** The request **
Return the listing below word for word.

─── Supplied information ───

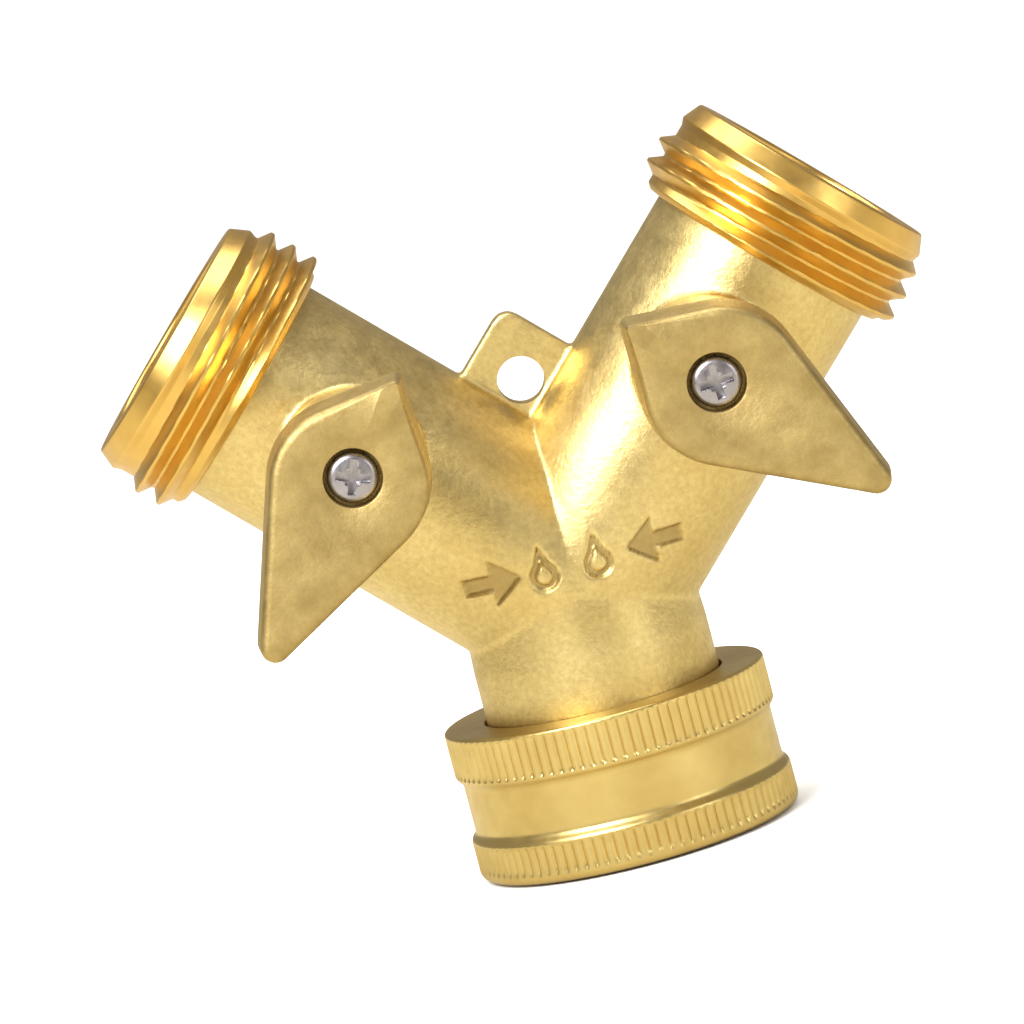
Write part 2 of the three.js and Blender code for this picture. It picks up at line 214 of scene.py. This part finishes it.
def valve_frame(name):
    side = SIDES[name]
    turn = Matrix.Rotation(math.radians(REST_ANGLE[name]) * side, 4, "Y")
    return leg_frame(side) @ Matrix.Translation((0, 0, BALL_ALONG)) @ turn


TO_FRONT = Matrix.Rotation(math.radians(90), 4, "X")


def finish_piece(made, name, body, nodes, material, sharp=35):
    """Scales the piece to metres, shades it and hangs it on its body in place of its CAD nodes."""
    made.name = name
    made.data.transform(Matrix.Scale(MM, 4))
    made.data.polygons.foreach_set("use_smooth", [True] * len(made.data.polygons))
    made.data.set_sharp_from_angle(angle=math.radians(sharp))
    made.data.materials.clear()
    made.data.materials.append(material)
    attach(made, body)
    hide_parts(*nodes)
    return made


# ---------------------------------------------------------------- materials
class Shader:
    """A Principled material with helpers for its procedural inputs, in metres of the part's frame."""

    def __init__(self, name, metallic, **sockets):
        self.material = bpy.data.materials.new(name)
        self.material.use_nodes = True
        self.tree = self.material.node_tree
        self.shader = self.tree.nodes["Principled BSDF"]
        self.shader.inputs["Metallic"].default_value = metallic
        for socket, value in sockets.items():
            self.shader.inputs[socket.replace("_", " ")].default_value = value
        self.place = self.tree.nodes.new("ShaderNodeTexCoord").outputs["Object"]

    def node(self, kind, inputs=None, **settings):
        made = self.tree.nodes.new("ShaderNode" + kind)
        for key, value in settings.items():
            setattr(made, key, value)
        for key, value in (inputs or {}).items():
            if isinstance(value, bpy.types.NodeSocket):
                self.tree.links.new(value, made.inputs[key])
            else:
                made.inputs[key].default_value = value
        return made

    def stretched(self, scale, turn=0):
        """The place, turned about Y and scaled along X, Y and Z."""
        turned = self.node("Mapping", {"Vector": self.place, "Rotation": (0, turn, 0)})
        return self.node("Mapping", {"Vector": turned.outputs[0], "Scale": scale}).outputs[0]

    def noise(self, size, detail=3.0, where=None, roughness=0.55):
        """Noise with features of this size in metres, from 0 to 1."""
        inputs = {"Vector": where or self.place, "Scale": 1 / size, "Detail": detail, "Roughness": roughness}
        return self.node("TexNoise", inputs).outputs["Fac"]

    def spread(self, value, low, high, start=0.3, end=0.7):
        inputs = {"Value": value, "From Min": start, "From Max": end, "To Min": low, "To Max": high}
        return self.node("MapRange", inputs).outputs[0]

    def blend(self, factor, first, second, mode="MIX"):
        made = self.node("Mix", data_type="RGBA", blend_type=mode, clamp_factor=True)
        for index, value in ((0, factor), (6, first), (7, second)):
            if isinstance(value, bpy.types.NodeSocket):
                self.tree.links.new(value, made.inputs[index])
            elif index:
                made.inputs[index].default_value = (*value, 1)
            else:
                made.inputs[index].default_value = value
        return made.outputs[2]

    def bump(self, *layers):
        """Each layer is (height from 0 to 1, depth in metres, strength)."""
        normal = None
        for height, depth, strength in layers:
            inputs = {"Height": height, "Distance": depth, "Strength": strength}
            if normal:
                inputs["Normal"] = normal
            normal = self.node("Bump", inputs).outputs[0]
        self.tree.links.new(normal, self.shader.inputs["Normal"])

    def set(self, **sockets):
        for socket, value in sockets.items():
            self.tree.links.new(value, self.shader.inputs[socket.replace("_", " ")])
        return self


def cast_brass():
    """Bead-blasted pale brass: a fine even grain over faint cloudy patches, with painted shade darkening the
    marks.
    """
    m = Shader("cast_brass", 1.0)
    clouds = m.noise(0.009, 4)
    grain = m.noise(0.00055, 3, roughness=0.7)
    colour = m.blend(m.spread(clouds, 0, 1), (0.72, 0.56, 0.22), (0.84, 0.69, 0.32))
    colour = m.blend(m.spread(grain, 0, 0.5), colour, (0.48, 0.33, 0.12))
    # Painted shade: the colour turns dark brown where the marks are sunk, standing in for the shade in their
    # recesses.
    sunk = m.node("Attribute", attribute_name="sunk").outputs["Fac"]
    colour = m.blend(m.spread(sunk, 0, 0.6, 0.2, 1.0), colour, (0.30, 0.20, 0.07))
    m.set(Base_Color=colour, Roughness=m.spread(m.noise(0.002, 3), 0.34, 0.46))
    m.bump((grain, 0.00007, 0.65), (m.noise(0.0018, 2), 0.00008, 0.25))
    return m.material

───

** Worked solution **
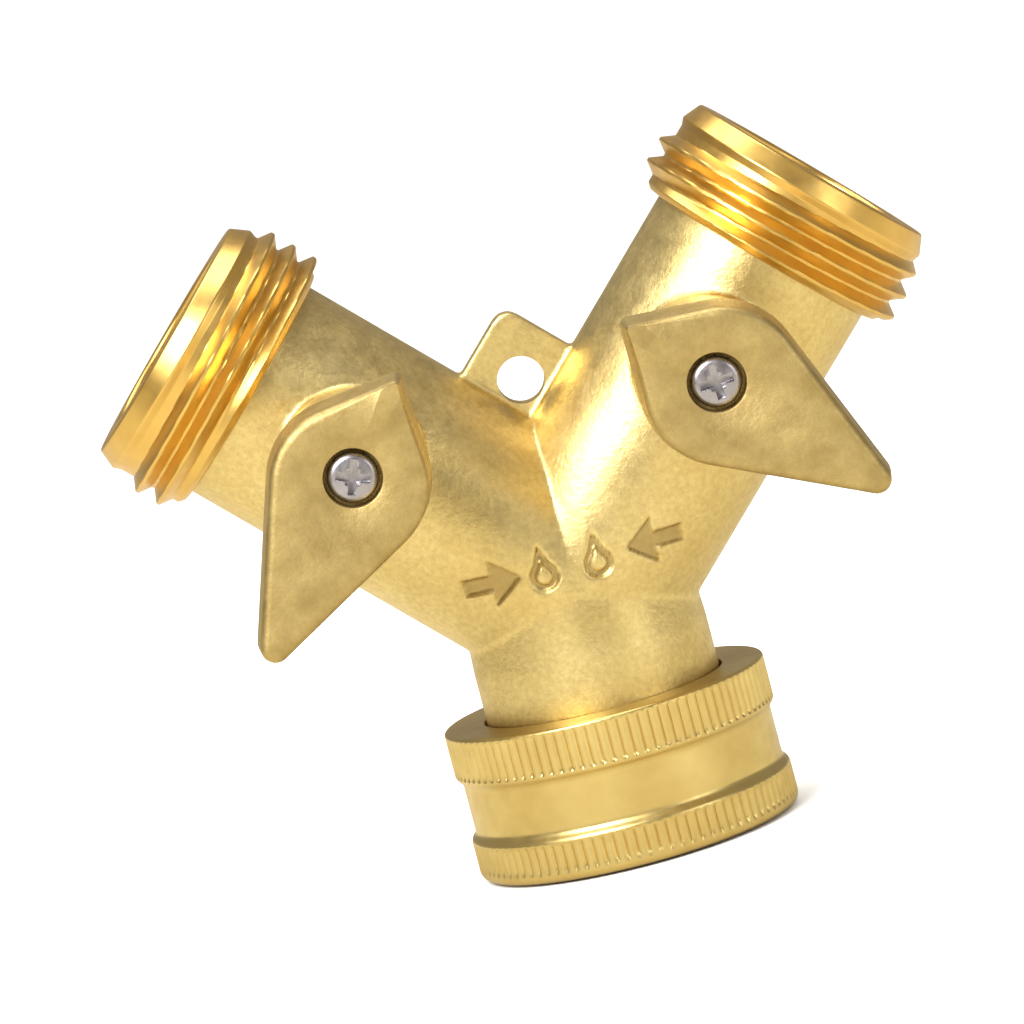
Write part 2 of the three.js and Blender code for this picture. It picks up at line 214 of scene.py. This part finishes it.
def valve_frame(name):
    side = SIDES[name]
    turn = Matrix.Rotation(math.radians(REST_ANGLE[name]) * side, 4, "Y")
    return leg_frame(side) @ Matrix.Translation((0, 0, BALL_ALONG)) @ turn


TO_FRONT = Matrix.Rotation(math.radians(90), 4, "X")


def finish_piece(made, name, body, nodes, material, sharp=35):
    """Scales the piece to metres, shades it and hangs it on its body in place of its CAD nodes."""
    made.name = name
    made.data.transform(Matrix.Scale(MM, 4))
    made.data.polygons.foreach_set("use_smooth", [True] * len(made.data.polygons))
    made.data.set_sharp_from_angle(angle=math.radians(sharp))
    made.data.materials.clear()
    made.data.materials.append(material)
    attach(made, body)
    hide_parts(*nodes)
    return made


# ---------------------------------------------------------------- materials
class Shader:
    """A Principled material with helpers for its procedural inputs, in metres of the part's frame."""

    def __init__(self, name, metallic, **sockets):
        self.material = bpy.data.materials.new(name)
        self.material.use_nodes = True
        self.tree = self.material.node_tree
        self.shader = self.tree.nodes["Principled BSDF"]
        self.shader.inputs["Metallic"].default_value = metallic
        for socket, value in sockets.items():
            self.shader.inputs[socket.replace("_", " ")].default_value = value
        self.place = self.tree.nodes.new("ShaderNodeTexCoord").outputs["Object"]

    def node(self, kind, inputs=None, **settings):
        made = self.tree.nodes.new("ShaderNode" + kind)
        for key, value in settings.items():
            setattr(made, key, value)
        for key, value in (inputs or {}).items():
            if isinstance(value, bpy.types.NodeSocket):
                self.tree.links.new(value, made.inputs[key])
            else:
                made.inputs[key].default_value = value
        return made

    def stretched(self, scale, turn=0):
        """The place, turned about Y and scaled along X, Y and Z."""
        turned = self.node("Mapping", {"Vector": self.place, "Rotation": (0, turn, 0)})
        return self.node("Mapping", {"Vector": turned.outputs[0], "Scale": scale}).outputs[0]

    def noise(self, size, detail=3.0, where=None, roughness=0.55):
        """Noise with features of this size in metres, from 0 to 1."""
        inputs = {"Vector": where or self.place, "Scale": 1 / size, "Detail": detail, "Roughness": roughness}
        return self.node("TexNoise", inputs).outputs["Fac"]

    def spread(self, value, low, high, start=0.3, end=0.7):
        inputs = {"Value": value, "From Min": start, "From Max": end, "To Min": low, "To Max": high}
        return self.node("MapRange", inputs).outputs[0]

    def blend(self, factor, first, second, mode="MIX"):
        made = self.node("Mix", data_type="RGBA", blend_type=mode, clamp_factor=True)
        for index, value in ((0, factor), (6, first), (7, second)):
            if isinstance(value, bpy.types.NodeSocket):
                self.tree.links.new(value, made.inputs[index])
            elif index:
                made.inputs[index].default_value = (*value, 1)
            else:
                made.inputs[index].default_value = value
        return made.outputs[2]

    def bump(self, *layers):
        """Each layer is (height from 0 to 1, depth in metres, strength)."""
        normal = None
        for height, depth, strength in layers:
            inputs = {"Height": height, "Distance": depth, "Strength": strength}
            if normal:
                inputs["Normal"] = normal
            normal = self.node("Bump", inputs).outputs[0]
        self.tree.links.new(normal, self.shader.inputs["Normal"])

    def set(self, **sockets):
        for socket, value in sockets.items():
            self.tree.links.new(value, self.shader.inputs[socket.replace("_", " ")])
        return self


def cast_brass():
    """Bead-blasted pale brass: a fine even grain over faint cloudy patches, with painted shade darkening the
    marks.
    """
    m = Shader("cast_brass", 1.0)
    clouds = m.noise(0.009, 4)
    grain = m.noise(0.00055, 3, roughness=0.7)
    colour = m.blend(m.spread(clouds, 0, 1), (0.72, 0.56, 0.22), (0.84, 0.69, 0.32))
    colour = m.blend(m.spread(grain, 0, 0.5), colour, (0.48, 0.33, 0.12))
    # Painted shade: the colour turns dark brown where the marks are sunk, standing in for the shade in their
    # recesses.
    sunk = m.node("Attribute", attribute_name="sunk").outputs["Fac"]
    colour = m.blend(m.spread(sunk, 0, 0.6, 0.2, 1.0), colour, (0.30, 0.20, 0.07))
    m.set(Base_Color=colour, Roughness=m.spread(m.noise(0.002, 3), 0.34, 0.46))
    m.bump((grain, 0.00007, 0.65), (m.noise(0.0018, 2), 0.00008, 0.25))
    return m.material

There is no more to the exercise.